# [WHAT IS REQUIRED]
Reproduce all of the data exactly.

# [COLLECTED MATERIAL]
========================================================================
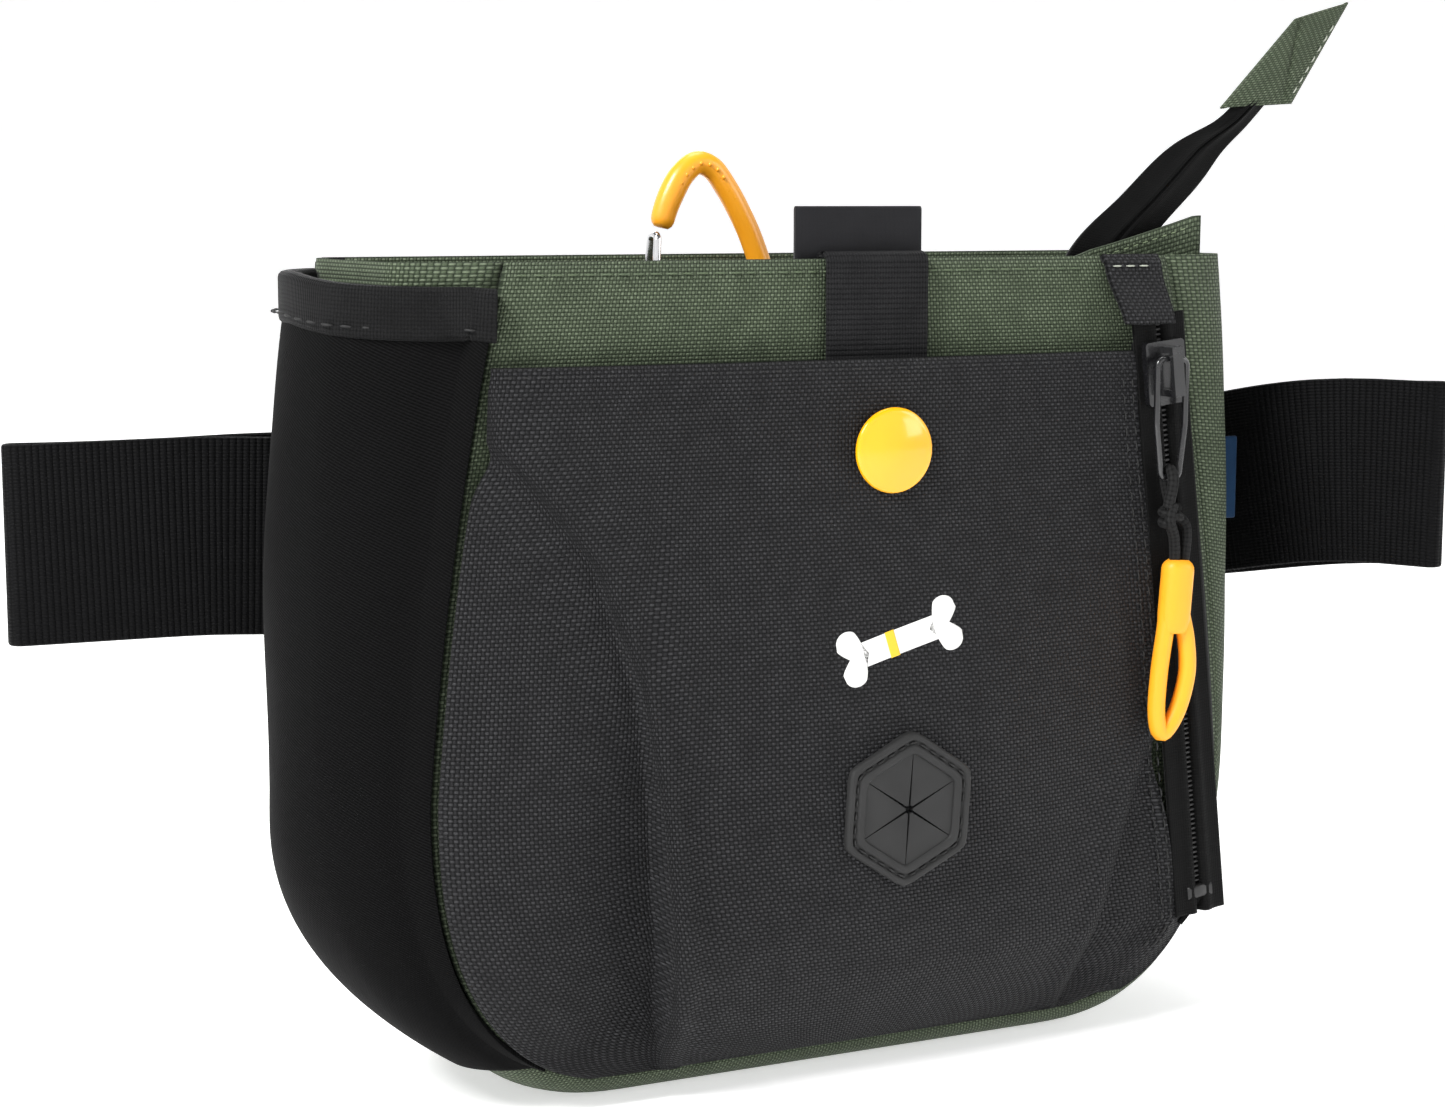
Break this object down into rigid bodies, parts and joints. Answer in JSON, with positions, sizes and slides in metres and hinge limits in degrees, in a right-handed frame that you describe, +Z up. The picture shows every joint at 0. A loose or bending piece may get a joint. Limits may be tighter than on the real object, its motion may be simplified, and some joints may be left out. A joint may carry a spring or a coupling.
{
  "type": "treat pouch",
  "caption": "Soft belt pouch for dog treats with a front bag pocket and rubber port, side stretch pocket, zip pocket, carabiner and webbing waist belt.",
  "frame": {"origin": "centre of the flat stretch of the bottom gusset that the pouch stands on", "axes": "+Z up, -Y is the front, +X to the viewer's right when looking at the front"},
  "size_m": [0.2746, 0.0862, 0.2126],
  "materials": {
    "green_cloth": "plain-weave pack cloth, matt",
    "charcoal_cloth": "ballistic weave, matt",
    "back_cloth": "padded back cloth, matt",
    "lining": "smooth coated lining",
    "stretch_cloth": "fine diagonal stretch weave",
    "elastic": "ribbed elastic",
    "webbing": "ribbed webbing",
    "zip_tape": "woven zip tape",
    "zip_coil": "coil",
    "black_metal": "black lacquer, glossy",
    "cord": "braided cord",
    "orange_rubber": "soft moulded, satin",
    "yellow_gloss": "glossy",
    "press_metal": "pressed steel",
    "black_rubber": "matt rubber",
    "label_cloth": "satin label",
    "navy_cloth": "satin label",
    "orange_coat": "powder coat, satin",
    "spring_wire": "polished wire",
    "black_plastic": "moulded, fine grain"
  },
  "bodies": {
    "pouch": {"back_panel": "back_cloth", "bag_port_flaps": "black_rubber", "bag_port_rim": "black_rubber", "belt_keeper": "elastic", "belt_sleeve": "back_cloth", "belt_webbing": "webbing", "buckle_socket": "black_plastic", "carabiner_anchor": "webbing", "elastic_binding": "elastic", "front_panel": "green_cloth", "front_pocket": "charcoal_cloth", "gusset_bottom": "green_cloth", "gusset_left": "green_cloth", "gusset_right": "green_cloth", "placket_back": "green_cloth", "placket_end": "green_cloth", "placket_front": "green_cloth", "rim_facing_back": "green_cloth", "rim_facing_front": "green_cloth", "rim_label": "label_cloth", "side_label": "navy_cloth", "stretch_pocket": "stretch_cloth", "stud_cap": "yellow_gloss", "stud_post": "press_metal", "stud_socket": "press_metal", "tail_anchor": "zip_tape", "tail_end_tab": "green_cloth", "webbing_tab": "webbing", "zip_border": "charcoal_cloth", "zip_bottom_stop": "zip_coil", "zip_chain": "zip_coil", "zip_pocket_bag": "lining", "zip_tail": "zip_tape", "zip_tape_left": "zip_tape", "zip_tape_right": "zip_tape", "zip_top_cover": "charcoal_cloth"},
    "front_slider": {"zip_slider": "black_metal"},
    "front_pull": {"zip_pull": "black_metal"},
    "front_puller": {"pull_cord": "cord", "zip_puller": "orange_rubber"},
    "tail_slider": {"top_zip_slider": "black_metal"},
    "tail_pull": {"top_zip_pull": "black_metal"},
    "carabiner_body": {"carabiner": "orange_coat"},
    "carabiner_gate_wire": {"carabiner_gate": "spring_wire"},
    "buckle_plug_half": {"buckle_plug": "black_plastic"},
    "prong_upper": {"buckle_prong_upper": "black_plastic"},
    "prong_lower": {"buckle_prong_lower": "black_plastic"},
    "belt_slider_body": {"belt_slider": "black_plastic"}
  },
  "joints": [
    {"name": "front_zip_slide", "type": "slide", "parent": "pouch", "child": "front_slider", "axis": [0.1112, 0, -0.9938], "range_m": [0, 0.094]},
    {"name": "front_pull_hinge", "type": "hinge", "parent": "front_slider", "child": "front_pull", "pos_m": [0.06495, -0.0344, 0.13554], "axis": [-1, 0, 0], "range_deg": [0, 100]},
    {"name": "front_puller_hinge", "type": "hinge", "parent": "front_pull", "child": "front_puller", "pos_m": [0.06495, -0.0344, 0.11254], "axis": [-1, 0, 0], "range_deg": [0, 90]},
    {"name": "tail_zip_slide", "type": "slide", "parent": "pouch", "child": "tail_slider", "axis": [0.723, 0, 0.6909], "range_m": [0, 0.036]},
    {"name": "tail_pull_hinge", "type": "hinge", "parent": "tail_slider", "child": "tail_pull", "pos_m": [0.0612, -0.0056, 0.15192], "axis": [0.6909, 0, -0.723], "range_deg": [0, 90]},
    {"name": "carabiner_swing", "type": "hinge", "parent": "pouch", "child": "carabiner_body", "pos_m": [-0.013, 0.012, 0.1282], "axis": [1, 0, 0], "range_deg": [-4, 35]},
    {"name": "carabiner_gate_hinge", "type": "hinge", "parent": "carabiner_body", "child": "carabiner_gate_wire", "pos_m": [-0.0266, 0.012, 0.1344], "axis": [0, 1, 0], "range_deg": [0, 25], "stiffness_Nm_per_rad": 0.08, "springref_deg": -14.32},
    {"name": "buckle_release_slide", "type": "slide", "parent": "pouch", "child": "buckle_plug_half", "axis": [1, 0, 0], "range_m": [0, 0.03]},
    {"name": "prong_upper_hinge", "type": "hinge", "parent": "buckle_plug_half", "child": "prong_upper", "pos_m": [0.0016, 0.0402, 0.1216], "axis": [0, -1, 0], "range_deg": [0, 10], "stiffness_Nm_per_rad": 0.6, "springref_deg": -2.29},
    {"name": "prong_lower_hinge", "type": "hinge", "parent": "buckle_plug_half", "child": "prong_lower", "pos_m": [0.0016, 0.0402, 0.0834], "axis": [0, 1, 0], "range_deg": [0, 10], "stiffness_Nm_per_rad": 0.6, "springref_deg": -2.29},
    {"name": "belt_slider_slide", "type": "slide", "parent": "pouch", "child": "belt_slider_body", "axis": [1, 0, 0], "range_m": [-0.025, 0.008]}
  ]
}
========================================================================
# [EXPECTED ANSWER]
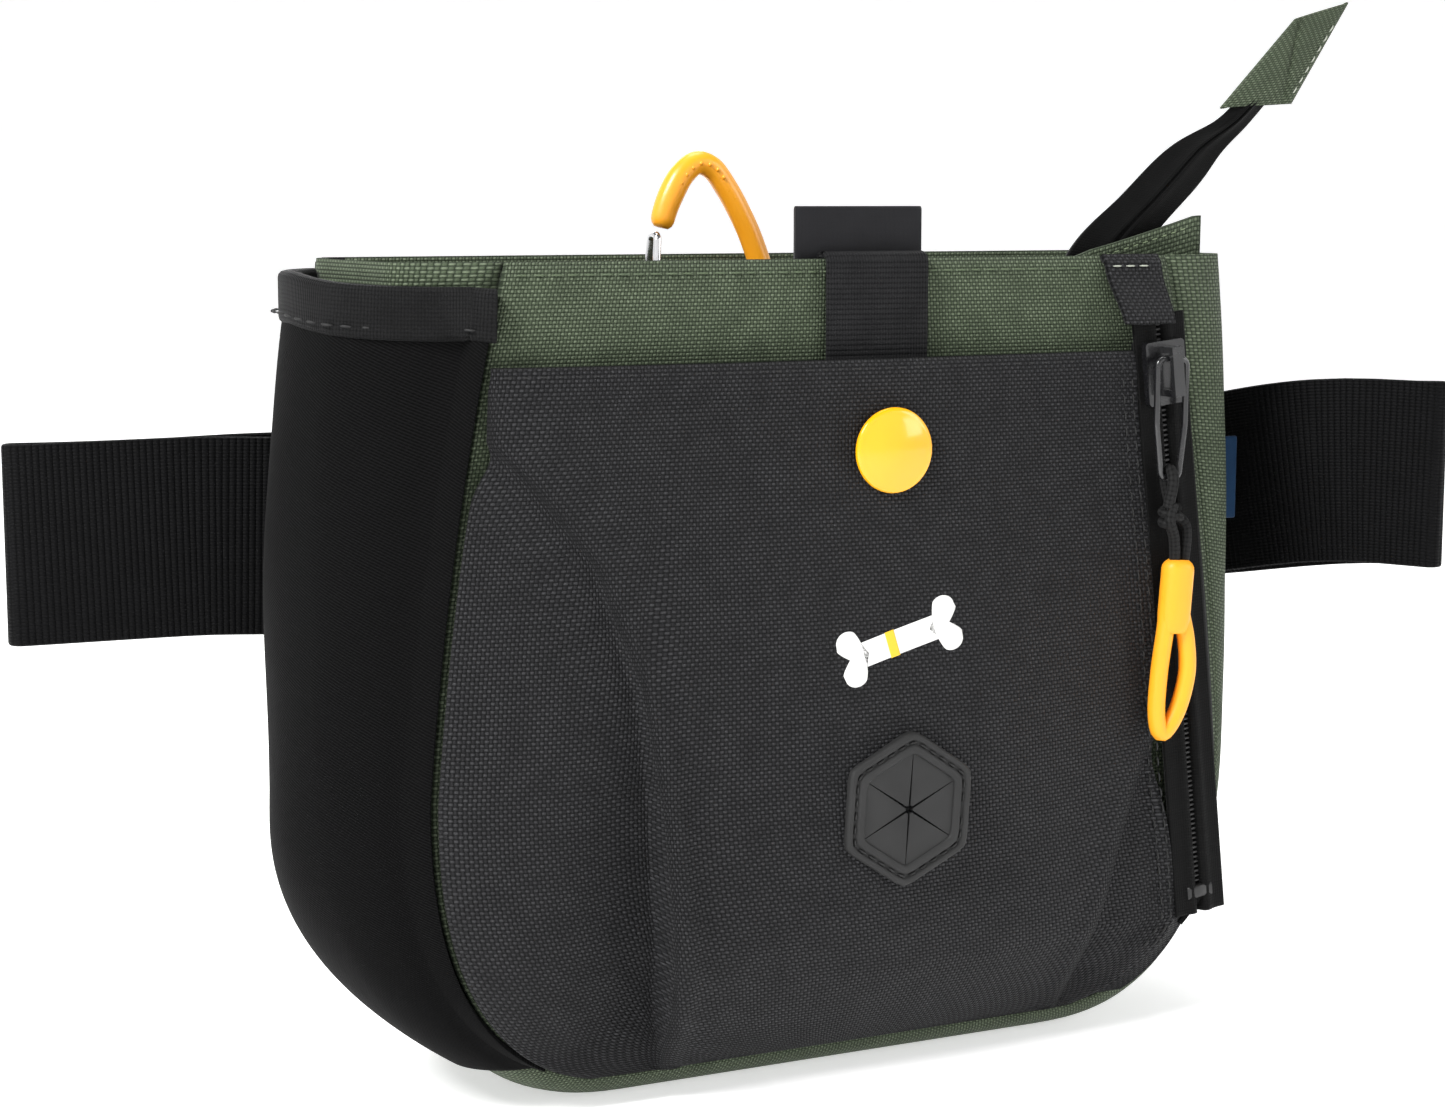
Break this object down into rigid bodies, parts and joints. Answer in JSON, with positions, sizes and slides in metres and hinge limits in degrees, in a right-handed frame that you describe, +Z up. The picture shows every joint at 0. A loose or bending piece may get a joint. Limits may be tighter than on the real object, its motion may be simplified, and some joints may be left out. A joint may carry a spring or a coupling.
{
  "type": "treat pouch",
  "caption": "Soft belt pouch for dog treats with a front bag pocket and rubber port, side stretch pocket, zip pocket, carabiner and webbing waist belt.",
  "frame": {"origin": "centre of the flat stretch of the bottom gusset that the pouch stands on", "axes": "+Z up, -Y is the front, +X to the viewer's right when looking at the front"},
  "size_m": [0.2746, 0.0862, 0.2126],
  "materials": {
    "green_cloth": "plain-weave pack cloth, matt",
    "charcoal_cloth": "ballistic weave, matt",
    "back_cloth": "padded back cloth, matt",
    "lining": "smooth coated lining",
    "stretch_cloth": "fine diagonal stretch weave",
    "elastic": "ribbed elastic",
    "webbing": "ribbed webbing",
    "zip_tape": "woven zip tape",
    "zip_coil": "coil",
    "black_metal": "black lacquer, glossy",
    "cord": "braided cord",
    "orange_rubber": "soft moulded, satin",
    "yellow_gloss": "glossy",
    "press_metal": "pressed steel",
    "black_rubber": "matt rubber",
    "label_cloth": "satin label",
    "navy_cloth": "satin label",
    "orange_coat": "powder coat, satin",
    "spring_wire": "polished wire",
    "black_plastic": "moulded, fine grain"
  },
  "bodies": {
    "pouch": {"back_panel": "back_cloth", "bag_port_flaps": "black_rubber", "bag_port_rim": "black_rubber", "belt_keeper": "elastic", "belt_sleeve": "back_cloth", "belt_webbing": "webbing", "buckle_socket": "black_plastic", "carabiner_anchor": "webbing", "elastic_binding": "elastic", "front_panel": "green_cloth", "front_pocket": "charcoal_cloth", "gusset_bottom": "green_cloth", "gusset_left": "green_cloth", "gusset_right": "green_cloth", "placket_back": "green_cloth", "placket_end": "green_cloth", "placket_front": "green_cloth", "rim_facing_back": "green_cloth", "rim_facing_front": "green_cloth", "rim_label": "label_cloth", "side_label": "navy_cloth", "stretch_pocket": "stretch_cloth", "stud_cap": "yellow_gloss", "stud_post": "press_metal", "stud_socket": "press_metal", "tail_anchor": "zip_tape", "tail_end_tab": "green_cloth", "webbing_tab": "webbing", "zip_border": "charcoal_cloth", "zip_bottom_stop": "zip_coil", "zip_chain": "zip_coil", "zip_pocket_bag": "lining", "zip_tail": "zip_tape", "zip_tape_left": "zip_tape", "zip_tape_right": "zip_tape", "zip_top_cover": "charcoal_cloth"},
    "front_slider": {"zip_slider": "black_metal"},
    "front_pull": {"zip_pull": "black_metal"},
    "front_puller": {"pull_cord": "cord", "zip_puller": "orange_rubber"},
    "tail_slider": {"top_zip_slider": "black_metal"},
    "tail_pull": {"top_zip_pull": "black_metal"},
    "carabiner_body": {"carabiner": "orange_coat"},
    "carabiner_gate_wire": {"carabiner_gate": "spring_wire"},
    "buckle_plug_half": {"buckle_plug": "black_plastic"},
    "prong_upper": {"buckle_prong_upper": "black_plastic"},
    "prong_lower": {"buckle_prong_lower": "black_plastic"},
    "belt_slider_body": {"belt_slider": "black_plastic"}
  },
  "joints": [
    {"name": "front_zip_slide", "type": "slide", "parent": "pouch", "child": "front_slider", "axis": [0.1112, 0, -0.9938], "range_m": [0, 0.094]},
    {"name": "front_pull_hinge", "type": "hinge", "parent": "front_slider", "child": "front_pull", "pos_m": [0.06495, -0.0344, 0.13554], "axis": [-1, 0, 0], "range_deg": [0, 100]},
    {"name": "front_puller_hinge", "type": "hinge", "parent": "front_pull", "child": "front_puller", "pos_m": [0.06495, -0.0344, 0.11254], "axis": [-1, 0, 0], "range_deg": [0, 90]},
    {"name": "tail_zip_slide", "type": "slide", "parent": "pouch", "child": "tail_slider", "axis": [0.723, 0, 0.6909], "range_m": [0, 0.036]},
    {"name": "tail_pull_hinge", "type": "hinge", "parent": "tail_slider", "child": "tail_pull", "pos_m": [0.0612, -0.0056, 0.15192], "axis": [0.6909, 0, -0.723], "range_deg": [0, 90]},
    {"name": "carabiner_swing", "type": "hinge", "parent": "pouch", "child": "carabiner_body", "pos_m": [-0.013, 0.012, 0.1282], "axis": [1, 0, 0], "range_deg": [-4, 35]},
    {"name": "carabiner_gate_hinge", "type": "hinge", "parent": "carabiner_body", "child": "carabiner_gate_wire", "pos_m": [-0.0266, 0.012, 0.1344], "axis": [0, 1, 0], "range_deg": [0, 25], "stiffness_Nm_per_rad": 0.08, "springref_deg": -14.32},
    {"name": "buckle_release_slide", "type": "slide", "parent": "pouch", "child": "buckle_plug_half", "axis": [1, 0, 0], "range_m": [0, 0.03]},
    {"name": "prong_upper_hinge", "type": "hinge", "parent": "buckle_plug_half", "child": "prong_upper", "pos_m": [0.0016, 0.0402, 0.1216], "axis": [0, -1, 0], "range_deg": [0, 10], "stiffness_Nm_per_rad": 0.6, "springref_deg": -2.29},
    {"name": "prong_lower_hinge", "type": "hinge", "parent": "buckle_plug_half", "child": "prong_lower", "pos_m": [0.0016, 0.0402, 0.0834], "axis": [0, 1, 0], "range_deg": [0, 10], "stiffness_Nm_per_rad": 0.6, "springref_deg": -2.29},
    {"name": "belt_slider_slide", "type": "slide", "parent": "pouch", "child": "belt_slider_body", "axis": [1, 0, 0], "range_m": [-0.025, 0.008]}
  ]
}